Sementara itu, psikolog dan dosen di Departemen Psikologi Universitas Brawijaya Unita Werdi Rahajeng menyarankan setiap sekolah dibentuk tim TPPK (tim Pencegahan dan Penanganan Kekerasan). Tim tersebut sebaiknya terdiri dari tim pendidik/tenaga kependidikan dan perwakilan orangtua/komite.
Tim ini memiliki tugas untuk membuat sistem atau program dan saran untuk pencegahan kekerasan.
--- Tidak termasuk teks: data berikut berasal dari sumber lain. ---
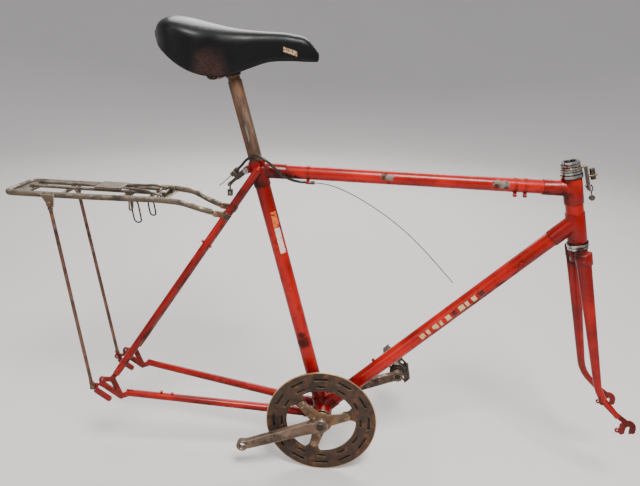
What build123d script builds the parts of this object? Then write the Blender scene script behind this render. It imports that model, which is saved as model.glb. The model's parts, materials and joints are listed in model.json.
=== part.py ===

Selain itu, mereka dilibatkan dalam pencegahan dan penanganan kasus-kasus perundungan serta berkoordinasi dengan berbagai pihak terkait.
Dalam acara Komunitas Guru Satkaara Berbagi berkolaborasi dengan Rumah Guru Bimbingan Konseling dan Indonesia Student and Youth Forum, Unita menjelaskan empat strategi pencegahan dan penanganan perundungan, yakni hentikan saat itu juga, selidiki kejadiannya, berikan dukungan, dan tindak lanjuti.
Unita tidak menyarankan mediasi pelaku dan korban serta saksi, untuk menyelidiki detail kejadian ataupun mendamaikan keduanya. Selain itu, ia tidak menyarankan menghukum pelaku di depan umum. ”Penanganan jangan hanya diberikan saat kejadian tanpa tindak lanjut,” ujarnya.